Keep the cards unfinished. Leave space to add the actual detail during play. A card should start a scene, not finish it. If you draw a card that does not fit, rotate it: danger becomes evidence of past danger, resource becomes information about where resources used to be, atmosphere becomes a clue about what changed.
This method works especially well when you want a dungeon with a strong identity. The same six room jobs feel different in a flooded archive, a mountain watchpost, a sealed greenhouse, a derelict train station, or a buried observatory.
Close Each Room With a Next Action
Before leaving a room, write one next action. It can be tiny: choose north or east, test the door, mark the symbol, spend the torch, take the cord, leave the sealed tin, follow the draft, rest for ten minutes, return with a tool, or stop the session here.
This habit prevents the notebook from becoming a museum of descriptions. A room prompt should end by returning you to play. If you do not know what the next action is, the room may need a clearer job, a sharper pressure, or a more visible exit.
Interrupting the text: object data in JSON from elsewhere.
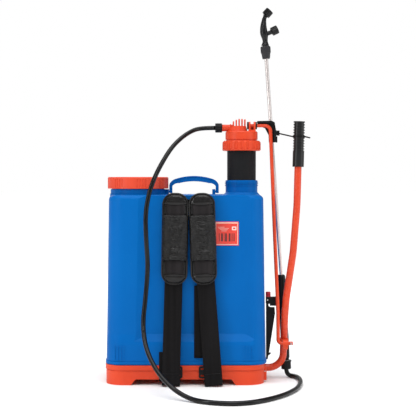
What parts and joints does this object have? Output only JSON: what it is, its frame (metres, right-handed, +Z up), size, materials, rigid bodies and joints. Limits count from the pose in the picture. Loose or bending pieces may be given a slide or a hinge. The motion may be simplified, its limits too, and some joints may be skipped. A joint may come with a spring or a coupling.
{
  "type": "backpack sprayer",
  "caption": "Lever-operated knapsack sprayer: tank with filler cap, piston pump, link rod and lever, shoulder straps, hose, trigger handle and lance.",
  "frame": {"origin": "on the floor, below the middle of the sprayer's bounds measured without the hose; the tank's middle lies 49.5 mm towards -X and 11.5 mm towards +Y of it", "axes": "+X across the tank towards the pump and lever, -Y towards the wearer, +Z up"},
  "size_m": [0.4628, 0.4091, 0.8515],
  "materials": {
    "tank_blue": "satin blow-moulded polyethylene",
    "orange_plastic": "satin moulded plastic",
    "orange_paint": "gloss powder coat on steel",
    "black_plastic": "satin moulded plastic",
    "white_plastic": "plain moulded plastic",
    "red_plastic": "gloss moulded plastic",
    "steel": "brushed stainless steel",
    "webbing": "woven webbing",
    "pad": "padded vinyl and mesh fabric",
    "rubber": "rubber",
    "hose": "gloss black hose",
    "label": "printed film"
  },
  "bodies": {
    "tank": {"tank_shell": "tank_blue", "strainer_basket": "white_plastic", "carry_pins": "tank_blue", "base_housing": "orange_plastic", "base_screws": "steel", "shaft_bearings": "white_plastic", "pump_cylinder": "white_plastic", "inlet_valve_seat": "white_plastic", "inlet_valve_ball": "steel", "suction_strainer": "white_plastic", "neck_guide_bush": "black_plastic", "lance_tube": "steel", "lance_nut": "black_plastic", "nozzle_head": "black_plastic", "nozzle_cores": "red_plastic", "handle_body": "black_plastic", "handle_collar": "black_plastic", "handle_barb": "white_plastic", "handle_strainer": "white_plastic", "trigger_pin": "steel", "valve_spring": "steel", "label_plate": "label", "shoulder_pad_left": "pad", "shoulder_pad_right": "pad", "strap_webbing_left": "webbing", "strap_webbing_right": "webbing", "strap_tail_left": "webbing", "strap_tail_right": "webbing", "strap_buckles": "black_plastic", "strap_anchor": "black_plastic", "strap_loops": "webbing", "delivery_hose": "hose"},
    "pump": {"air_chamber": "black_plastic", "ring_nut": "orange_plastic", "pump_head": "orange_plastic", "head_gasket": "rubber", "hose_nut_top": "black_plastic", "hose_barb": "white_plastic", "rod_bushes": "black_plastic", "riser_tube": "white_plastic", "piston_tube": "white_plastic", "piston_cup": "rubber", "outlet_valve_ball": "steel", "agitator_disc": "black_plastic"},
    "rod": {"link_rod": "orange_paint", "split_pin": "steel", "lance_clip": "black_plastic"},
    "lever": {"lever_tube": "orange_paint", "lever_grip": "black_plastic", "link_clamp": "orange_plastic", "shaft_collar": "black_plastic", "cable_tie": "black_plastic"},
    "cap_seal": {"cap_gasket": "rubber"},
    "cap": {"filler_cap": "orange_plastic"},
    "carry": {"carry_handle": "tank_blue"},
    "trigger": {"trigger_lever": "black_plastic"},
    "stem": {"valve_stem": "white_plastic"},
    "lock": {"trigger_lock": "red_plastic"},
    "top_nozzle": {"nozzle_cap_top": "black_plastic"},
    "side_nozzle": {"nozzle_cap_side": "black_plastic"}
  },
  "joints": [
    {"name": "lever_swing", "type": "hinge", "parent": "tank", "child": "lever", "pos_m": [0.1305, 0.0015, 0.026], "axis": [1, 0, 0], "range_deg": [0, 50]},
    {"name": "pump_stroke", "type": "slide", "parent": "tank", "child": "pump", "axis": [0, 0, -1], "range_m": [0, 0.05293], "deforming": ["delivery_hose"]},
    {"name": "link_rod_swing", "type": "hinge", "parent": "pump", "child": "rod", "pos_m": [0.1005, -0.0025, 0.5811], "axis": [-1, 0, 0], "range_deg": [0, 3.98]},
    {"name": "cap_lift", "type": "slide", "parent": "tank", "child": "cap_seal", "axis": [0, 0, 1], "range_m": [0, 0.06]},
    {"name": "cap_turn", "type": "hinge", "parent": "cap_seal", "child": "cap", "pos_m": [-0.16, 0.0115, 0.45], "axis": [0, 0, 1], "range_deg": [0, 450]},
    {"name": "carry_handle_fold", "type": "hinge", "parent": "tank", "child": "carry", "pos_m": [-0.03165, 0.0115, 0.4305], "axis": [-1, 0, 0], "range_deg": [0, 84]},
    {"name": "trigger_squeeze", "type": "hinge", "parent": "tank", "child": "trigger", "pos_m": [0.1377, 0.0135, 0.181], "axis": [0, -1, 0], "range_deg": [0, 9.5], "stiffness_Nm_per_rad": 1.2, "springref_deg": -6.88},
    {"name": "valve_stem_push", "type": "slide", "parent": "tank", "child": "stem", "axis": [1, 0, 0], "range_m": [0, 0.00126]},
    {"name": "trigger_lock_turn", "type": "hinge", "parent": "tank", "child": "lock", "pos_m": [0.1393, 0.0135, 0.19], "axis": [0, 0, 1], "range_deg": [0, 90]},
    {"name": "top_nozzle_turn", "type": "hinge", "parent": "tank", "child": "top_nozzle", "pos_m": [0.1321, 0.0135, 0.8342], "axis": [0.6766, 0, 0.7363], "range_deg": [0, 360]},
    {"name": "side_nozzle_turn", "type": "hinge", "parent": "tank", "child": "side_nozzle", "pos_m": [0.1465, 0.0135, 0.7964], "axis": [0.9023, 0, 0.4311], "range_deg": [0, 360]}
  ],
  "couplings": [
    {"joint": "pump_stroke", "follows": "lever_swing", "m_per_rad": 0.060535},
    {"joint": "link_rod_swing", "follows": "lever_swing", "ratio": 0.079176},
    {"joint": "valve_stem_push", "follows": "trigger_squeeze", "m_per_rad": 0.0075}
  ]
}
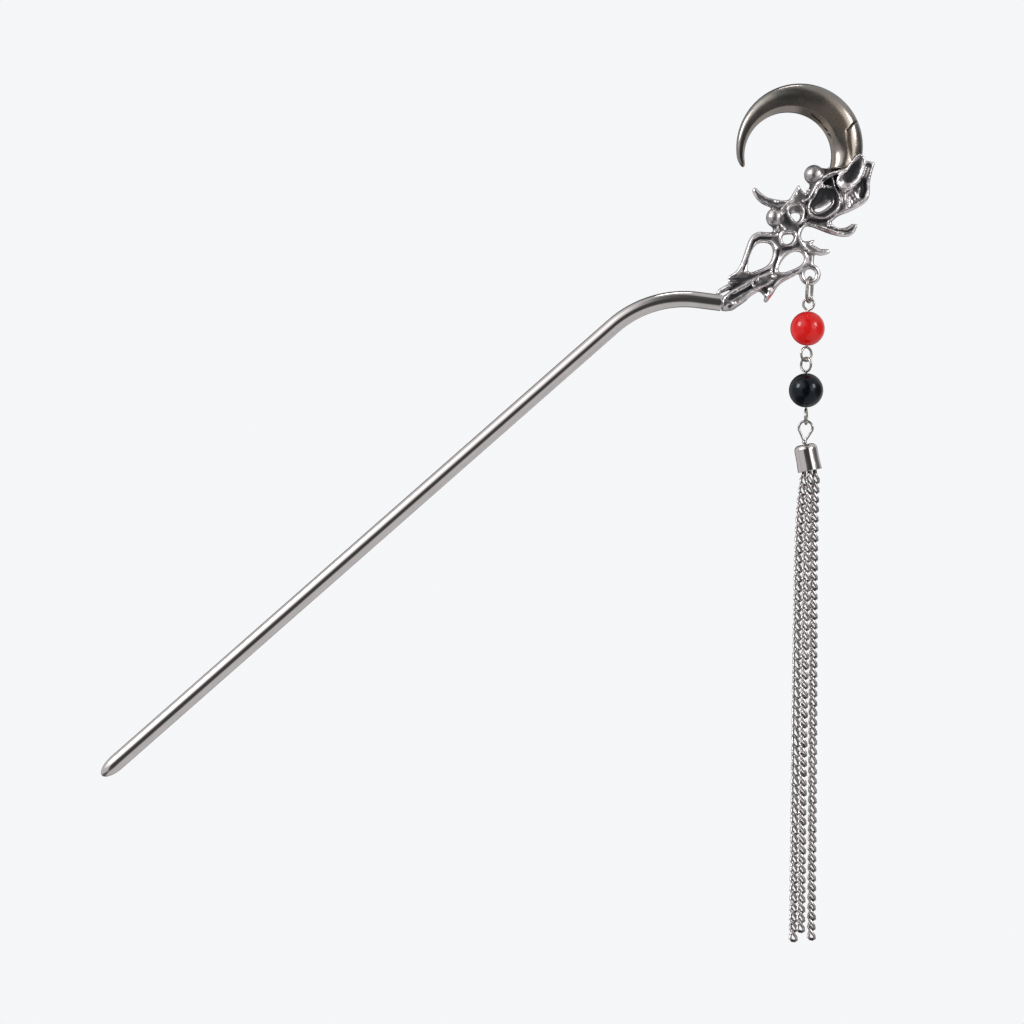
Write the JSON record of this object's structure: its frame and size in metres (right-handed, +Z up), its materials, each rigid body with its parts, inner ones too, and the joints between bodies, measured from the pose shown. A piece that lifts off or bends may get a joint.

At the end of a session, circle the room’s unresolved action. When you return, you will know why the room mattered.
Respect Published Dungeons
If playing a published dungeon, avoid sharing keyed rooms, hidden maps, or copied descriptions. Use your own recap and spoiler warnings. Private notes can be detailed; public notes should be careful.
You can still use this method privately with a published adventure. Give rooms jobs in your notebook, translate boxed text into your own decision notes, and mark consequences for your own continuity. Just do not turn someone else’s keyed design into public prompt content.
For original solo dungeons, keep prompts generic enough that they belong to your table. Blank room cards, personal symbols, and invented details are safer than copied maps or scenario text.